Best known for such protest actions as nailing his scrotum to Red Square or cutting off a piece of his ear, Russian political-protest artist Pyotr Pavlensky continues to put his body on the line.
"I have a broken knee, a fractured rib, internal bruising," Pavlensky wrote this week in a message passed from his Moscow jail cell. "Every breath I take is painful."
"Every day, I see what 'police custody' means," the artist wrote.
Pavlensky is currently in pretrial detention as cases against him for two of his protest actions continue.
In one case, he is charged with damaging a historical monument for setting the door to the Moscow headquarters of the Federal Security Service (FSB) on fire in November 2014.
In the other, Pavlensky is on trial on vandalism charges for setting car tires on fire on a St. Petersburg bridge in February 2014 in an expression of support for Ukraine's Euromaidan protesters. A verdict in that case is expected on May 19.
Pavlensky said his latest injuries were the result of an assault by the police unit charged with escorting him to and from the courtroom.
"At the Moscow City Court, they regularly beat arrestees and prisoners," said Pavlensky's partner, Oksana Shalygina, who heard the story from him during a May 17 jail visit.
"They just load them into the van and beat them. They just throw them around like pieces of meat. Pyotr got into that situation."
Shalygina added: "He was beaten by eight men using batons and their fists. A doctor at the detention center treated him, but refused to document the beating."
Pavlensky's lawyer, Dmitry Dinze, told The Moscow Times that Pavlensky will not file a complaint about the abuse, saying he refuses to "participate in the bureaucratic procedures."
Despite his injuries, Pavlensky continues to appear in court.
"Art is when one's word does not differ from one's actions, when you are in control of your attention," wrote artist Oleg Kulik, a Pavlensky supporter who is attending the hearings, on his Facebook page. "Even if it is hard to smile and your broken ribs are aching."
Pavlensky's letter from jail is intended as his acceptance speech when he is awarded the Vaclav Havel International Prize for Creative Dissent during the May 23-25 Oslo Freedom Forum in Norway.
Shalygina plans to accept the award from the New York-based Human Rights Foundation on the artist's behalf and read his message.
Pavlensky has been using his current trial to continue making political points against the government of President Vladimir Putin.
He declined an amnesty that he would have been eligible for because the statute of limitations on the charge related to the 2014 protest has expired.

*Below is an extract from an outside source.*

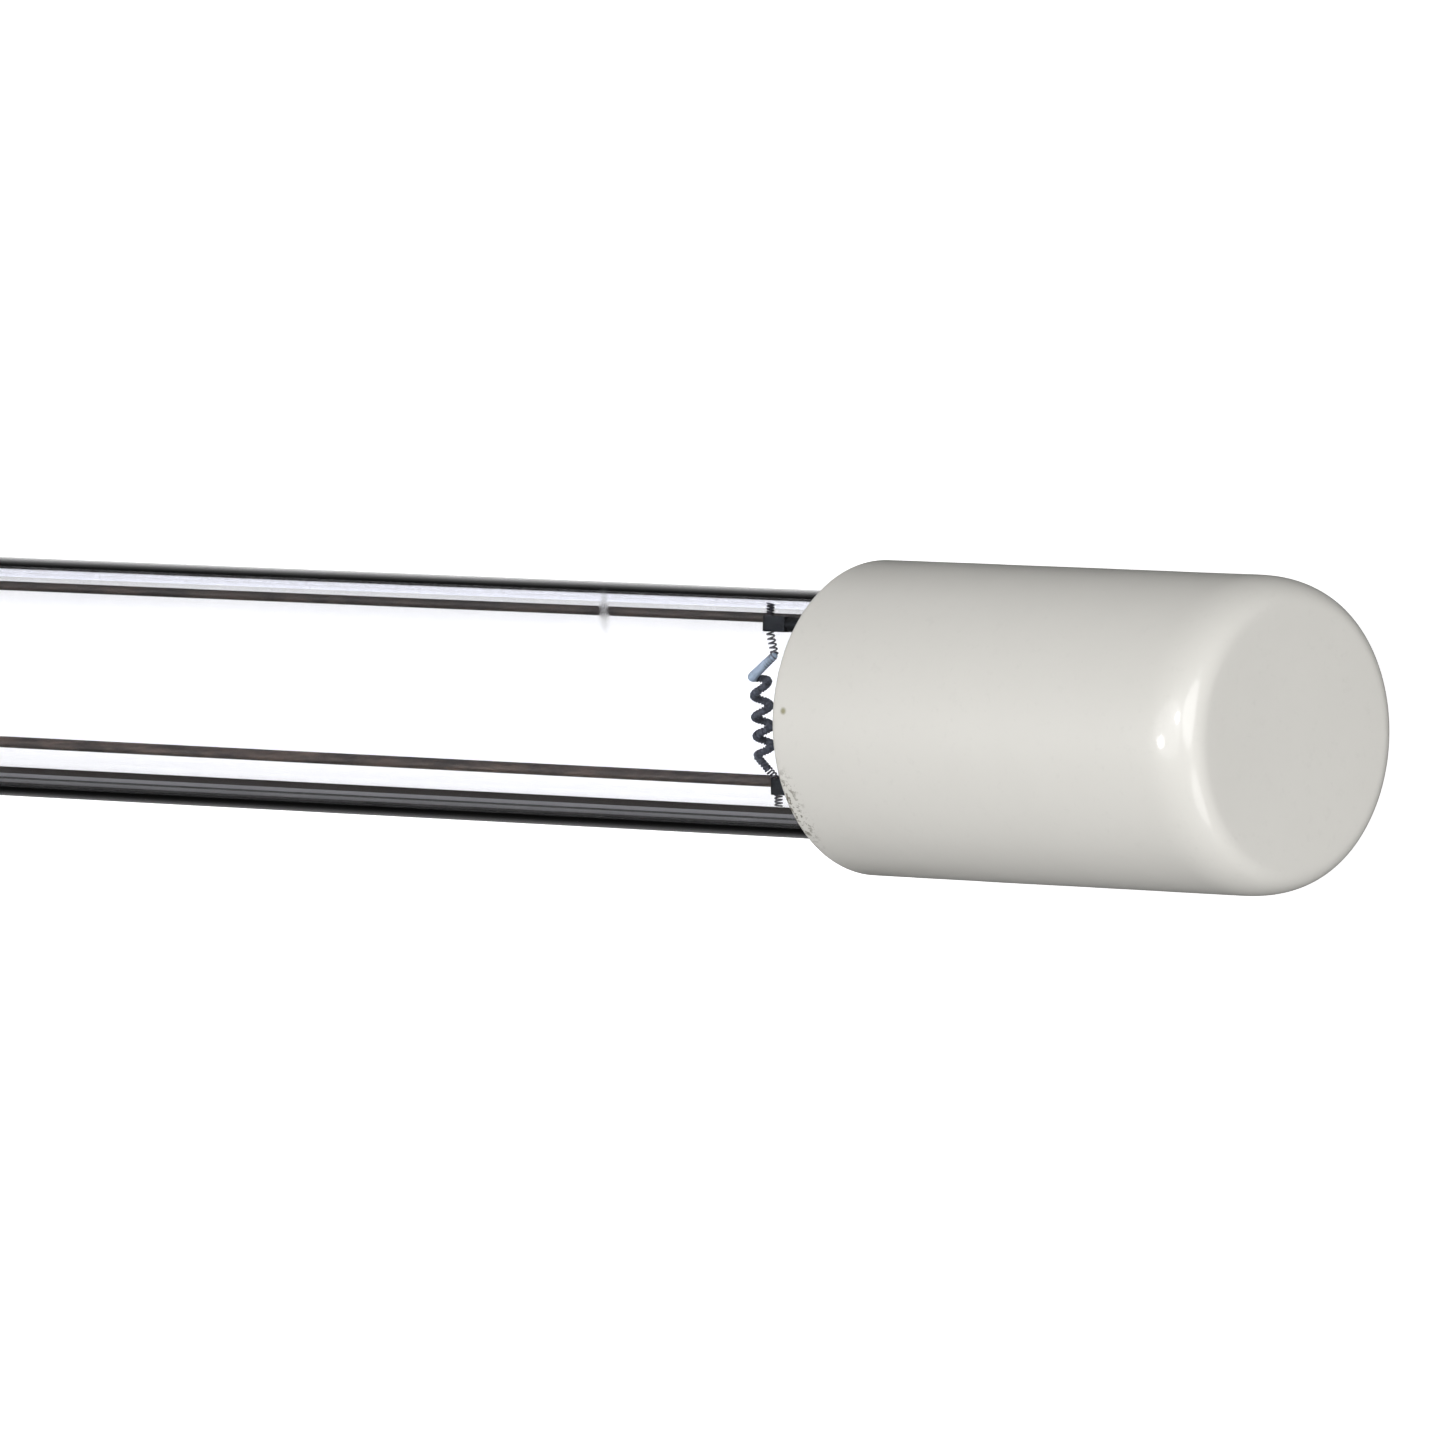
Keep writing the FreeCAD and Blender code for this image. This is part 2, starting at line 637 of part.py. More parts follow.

In April, his defense team brought several prostitutes in to testify. For a fee, the "defense" witnesses proceeded to state in clear terms how offended they were by Pavlensky's protest.
In a written message, Pavlensky explained that the point was to expose the prosecution witnesses who also claimed they were offended by Pavlensky, as well as the prosecutors, police, and judges who he claims are forced to prosecute him for political reasons.
"Through this [action], each one of these prostitutes was able to rip through the scenery and demonstrate to everyone reality as it is," Pavlensky wrote.
"Like it or not, but among prostitutes, judges, prosecutors, teachers, directors, and bureaucrats there is not the slightest difference. They are the same. Political reality itself has determined this and put everyone in their place."